American meteorologist

Jose Dolores Fuentes is a meteorologist at Pennsylvania State University. His research focuses on surface-atmosphere interactions that control the transport of energy and trace gases in the lower atmosphere. In particular, he has gained media attention for his research into the relationship between air pollution and bees.

== Education ==
Dolores Fuentes earned his PhD at the University of Guelph in 1992. He also attended Millersville University of Pennsylvania, graduating in 1984.

== Career and Honors ==
Before he became a professor of meteorology at Penn State, Dolores Fuentes was a professor of environmental sciences at the University of Virginia. At Penn State, he collaborates with well-known climate scientist Michael E. Mann by co-advising students and working on a research project in the Florida Everglades. He has worked on projects all over the world, including a remote field stations in northern Alaska. He was previously the co-investigator of the Beltsville Center for Climate System Observation, a collaboration between Howard University and NASA which supported summer researchers and atmospheric science.

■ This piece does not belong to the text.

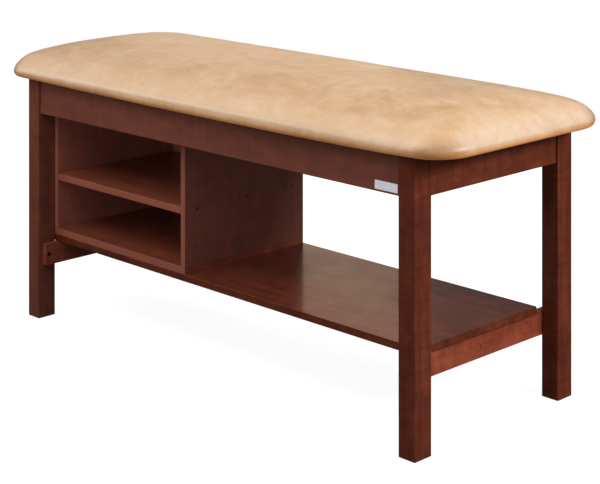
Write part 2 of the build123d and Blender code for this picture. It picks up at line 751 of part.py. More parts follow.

Dolores Fuentes is also the atmospheric sciences editor for Eos, the magazine of the American Geophysical Union, and a member of the advisory committee for the National Science Foundation's geoscience branch.

== Awards and honors ==

- Ambassador Award, American Geophysical Union, 2023
- Fellow of the American Meteorological Society (AMS)
- AMS Award for Outstanding Achievement in Biometeorology
- AMS Charles E. Anderson Award for "outstanding, sustained efforts to promote diversity in the atmospheric and environmental sciences through education, research, and community service."